While Republican aides said Mr. Trump’s budget request for the wall was unrealistic, they said his approach of going through the normal budget process was preferable to the shutdown clash and his decision last month to declare a national emergency to try to secure more funds for a wall.
The $8.6 billion request for barrier funding—$5 billion for the Department of Homeland Security and $3.6 billion for Defense Department military construction—would enable the Trump administration to complete its plans for new or replacement barriers for 722 miles of the U.S.-Mexico border, an administration official said. Of that, 122 miles of barriers are complete or under construction, the official said. The southern border is about 1,991 miles in length overall.
Separately, the proposal would also restore $3.6 billion in funding for military construction that the president tapped as part of his emergency declaration, the administration official said.
Unhappy that Congress wouldn’t allocate $5.7 billion in wall funding for the current fiscal year, Mr. Trump late last year withdrew support for a bipartisan Senate deal extending funding levels until February, which triggered the shutdown. Mr. Trump ended the shutdown in January by signing a three-week spending bill that contained no wall funding.
Last month, just before declaring the national emergency, Mr. Trump signed a spending bill that allocated $1.38 billion for barrier funding the rest of this fiscal year, which ends Sept. 30. In declaring his emergency, Mr. Trump designated other funds that he said would enable him to pull together $6.7 billion from the military and other sources for new barrier construction.
Democrats on Sunday blasted the latest funding request. In a joint statement, House Speaker Nancy Pelosi (D., Calif.) and Senate Minority Leader Chuck Schumer (D., N.Y.) said the money would be better spent on education or work-force development. They also warned Mr. Trump against setting up another spending fight over border security.
“Congress refused to fund his wall and he was forced to admit defeat and reopen the government,” they said. “The same thing will repeat itself if he tries this again. We hope he learned his lesson.”

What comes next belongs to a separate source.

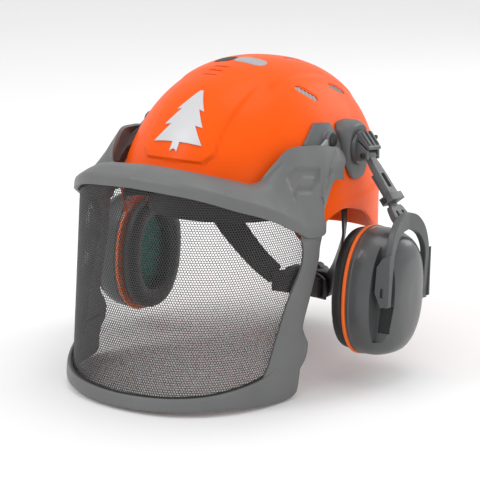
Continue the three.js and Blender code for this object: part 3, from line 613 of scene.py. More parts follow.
def rim_at(angle):
    """How high the rim is at an angle, the same on both sides."""
    turned = abs(((angle / DEG + 180) % 360 + 360) % 360 - 180)
    return RIM(turned)


def dome():
    """The shell as a closed solid, with its rim rolled over from outside to inside."""
    around, rows = 320, 84
    roll = [(0.0, 0.0), (-0.25, -0.9), (-WALL / 2, -1.5), (0.25 - WALL, -0.9), (-WALL, 0.0)]
    shape = Shape()

    def ring(grow, part, drop=0.0, detailed=True):
        loop = []
        for i in range(around):
            angle = i / around * 2 * math.pi
            start = rise_at(angle, rim_at(angle) + WALL / 2 + drop)
            rise = mix(start, math.pi / 2, part)
            point = shell_skin(angle, rise, grow) if detailed else shell_point(angle, rise, grow)
            loop.append(shape.add(point))
        return loop

    outer = [ring(0, j / rows) for j in range(rows - 1, -1, -1)]
    edge = [ring(grow, 0, drop) for grow, drop in roll[1:-1]]
    inner = [ring(-WALL, j / rows, detailed=j < 2) for j in range(rows)]
    rings = outer + edge + inner
    for a, b in zip(rings, rings[1:]):
        shape.band(a, b)
    top = shape.add(shell_skin(0, math.pi / 2))
    under = shape.add(shell_point(0, math.pi / 2, -WALL))
    for i in range(around):
        k = (i + 1) % around
        shape.faces.append((top, rings[0][i], rings[0][k]))
        shape.faces.append((under, rings[-1][k], rings[-1][i]))
    return shape


def on_top(x, y):
    """(angle, rise) of the shell above a place in plan."""
    z = CROWN
    for _ in range(6):
        south = y - MIDDLE - LEAN * z / CROWN
        angle = math.atan2(x, -south)
        reach = math.hypot(x, south)

        def flat_reach(rise):
            p = shell_point(angle, rise)
            return math.hypot(p.x, p.y - MIDDLE - LEAN * p.z / CROWN)

        rise = bisect(0, math.pi / 2, lambda r: flat_reach(r) > reach)
        z = shell_point(angle, rise).z
    return angle, rise


def on_front(x, z):
    """(angle, rise) of the shell's front at a place seen from ahead."""
    angle = bisect(-80 * DEG, 80 * DEG, lambda a: shell_point(a, rise_at(a, z)).x < x)
    return angle, rise_at(angle, z)


def facing(angle, rise, heading=0.0):
    """The place, and the along, across and outward directions, on the shell's outside."""
    e = 0.01
    p = shell_skin(angle, rise)
    east = (shell_point(angle + e, rise) - shell_point(angle - e, rise)).normalized()
    up = shell_point(angle, rise + e) - shell_point(angle, rise - e)
    out = east.cross(up).normalized()
    north = out.cross(east)
    along = east * math.cos(heading) + north * math.sin(heading)
    return p, along, out.cross(along), out


def facing_skin(angle, rise, height):
    """A point that stands height millimetres off the shell's outside."""
    p, _, _, out = facing(angle, rise)
    return p + out * height


def slot_bar(spot, length, width, low, high, ends=8, taper=0.0):
    """An oblong bar with round ends that stands across the wall."""
    p, along, across, out = spot
    reach, radius = length / 2 - width / 2, width / 2
    loops = []
    for depth in (low, high):
        r = radius + taper * (depth - low)
        loop = []
        for end in (1, -1):
            for i in range(ends + 1):
                a = -math.pi / 2 + i / ends * math.pi
                x, y = end * (reach + r * math.cos(a)), end * r * math.sin(a)
                loop.append(p + along * x + across * y + out * depth)
        loops.append(loop)
    return loft(loops)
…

Lawrence Kudlow, the director of the president’s National Economic Council, said on Fox News that the White House isn’t backing down from its push to build a border wall. Asked if there would be another spending fight over wall funding, Mr. Kudlow said, “Well, I suppose there will be.”
The GOP president’s blueprint would provide additional funding for Immigration and Customs Enforcement and the Customs and Border Protection, and it proposes policy changes to end so-called sanctuary cities, according to details released by the Office of Management and Budget on Sunday.
It would increase spending on national defense, such as artificial intelligence and hypersonic weapons and provide more than $80 billion for veterans health, a nearly 10% increase from fiscal 2019, according to OMB.
The White House is seeking to get around limits placed on both defense and nondefense spending by boosting military money through an emergency war fund that is not subject to those caps, called the Overseas Contingency Operations fund, or OCO. Both Democrats and Republicans have decried that strategy as a budget gimmick.
The budget assumes much stronger economic growth over the next decade than many independent forecasters, who see the economy slowing this year as fiscal-stimulus measures that boosted growth in 2018 start to wane.
The White House forecasts the economy will grow about 3% annually over the next decade, though it expects a bigger near-term boost, with output rising 3.2% this year before declining to 3.1% in 2020, 3.0% in 2021 and 2.8% in 2026, according to projections viewed by The Wall Street Journal.
Russell Vought, the acting director of OMB, said the proposed spending cuts would enable the budget to balance by 2034.
“This budget shows that we can return to fiscal sanity without halting our economic resurgence while continuing to invest in critical priorities,” Mr. Vought said.
Building a wall along the southern border was Mr. Trump’s signature campaign promise and a core issue for his supporters, but securing the necessary funding has proved difficult, even when Republicans controlled both chambers of Congress.
Congress provided $341 million in fiscal year 2017 for barrier borders, and an additional $1.2 billion in 2018.
Republican lawmakers, for their part, said they would treat the budget request as a wish list, not as something they need to follow faithfully. Lawmakers must reach a budget agreement by the end of the current fiscal year on Sept. 30, to avoid automatic spending cuts.
“No president gets exdactly what they want in the budget,” Sen. John Barrasso (R., Wyo.) said Sunday on the Fox Business Network. “The budget is a recommendation.”
“No president gets exactly what they want in the budget,” Sen. John Barrasso (R., Wyo.) said Sunday on Fox News Channel. “The budget is a recommendation.”